The town of Castrovalva turns out to be a huge design success, very interesting and decorative, and a joy to look at even before the premise of the story is made clear. The costumes and make-up are okay, both suitably alien and fitting in well with the architecture, but seem somehow too artificial for my tastes.
The main guest actors are all superb in their roles and work well together to paint a picture of the town's gentle social structure. Doctor Who veteran Michael Sheard gives a particularly wonderful performance, and made a very positive first impression on me when I first saw the show. Neil Toynay as the Portreeve is also quite outstanding.

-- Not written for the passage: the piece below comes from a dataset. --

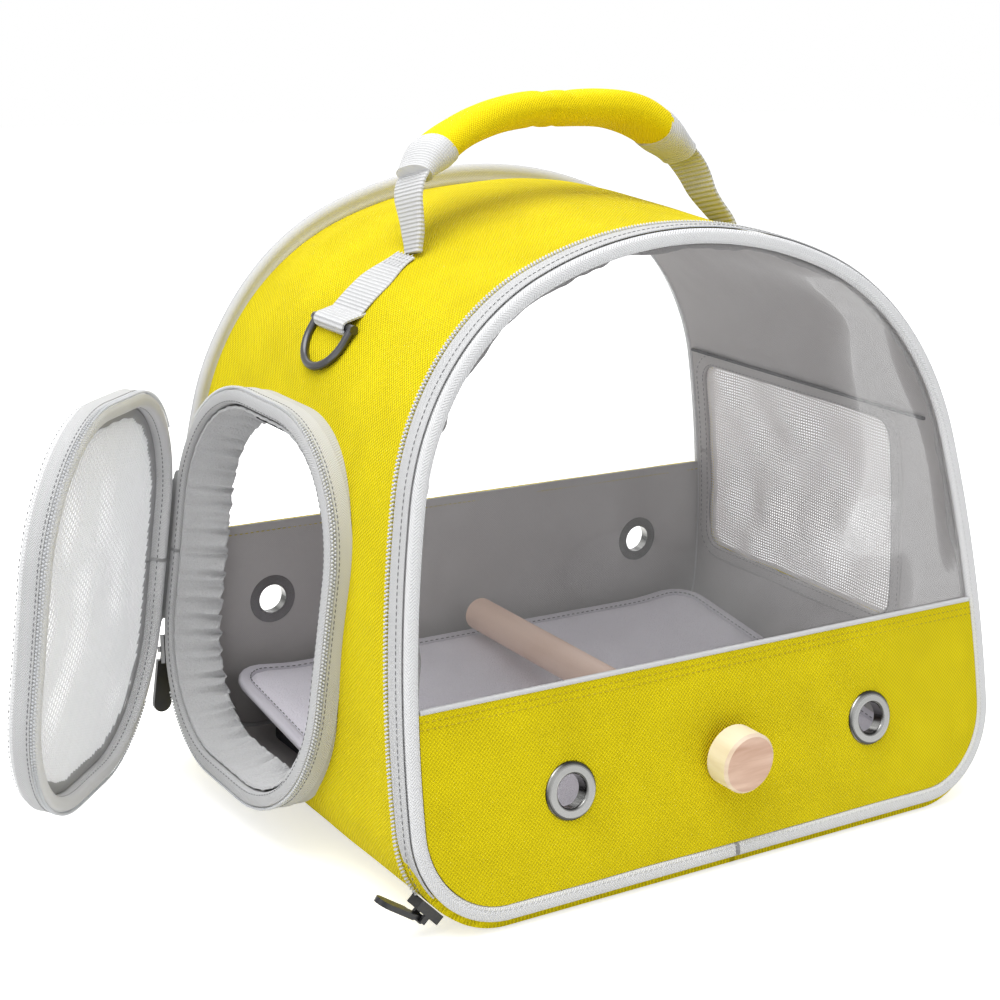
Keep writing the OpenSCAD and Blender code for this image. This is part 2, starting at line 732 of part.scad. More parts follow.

Paddy Kingsland's score is tasteful for the most part and works quite well. Many of the cues are fantastic and even iconic, particularly the new bits surrounding regeneration, take-off, Event One, and the concluding action. The theme for the tapestry is also quite excellent. The sections attempting more upbeat action are less successful - the scrambling around in Castrovalva being okay, while action on location ranges from bad (episode three sprinting) to awful (episode one's ambulance chase).
Part Four is surprisingly good, considering how slow the previous three episodes were. The Doctor has a unique set of scientific and social problems to tackle, as well as a mystery to solve. On first viewing I thought I could predict how the story would unfold, but Castrovalva's final episode dealt me a few surprises and resolved things quite differently to what I had been expecting. Nice.
The Master's motivations are far more simplistic here than what we've seen in the past. While this might be less than all one could hope for, it still works very well by being a direct continuation of the previous story, where the Master had a lot more going on. Anthony Ainley puts in a tremendously compelling performance, and instantly made the Master into one of my favourite villains of all time. Excellent.
The final sequence achieves some interesting and unexpected effects. The sound and visuals for the Master's Tissue Compression Eliminator never seem to be the same for any two stories, so it's not surprising that I find the ones used here in Castrovalva to be my definitive favourites. The challenges of Castrovalva may have been achieved via some visuals that were different from what the writer had had in mind at first, but the result works just as well for what it is. And in the end, that's enough. This Doctor Who production's bizarre visual creation remains uniquely theirs. Kudos.
This story has become available on DVD and VHS video.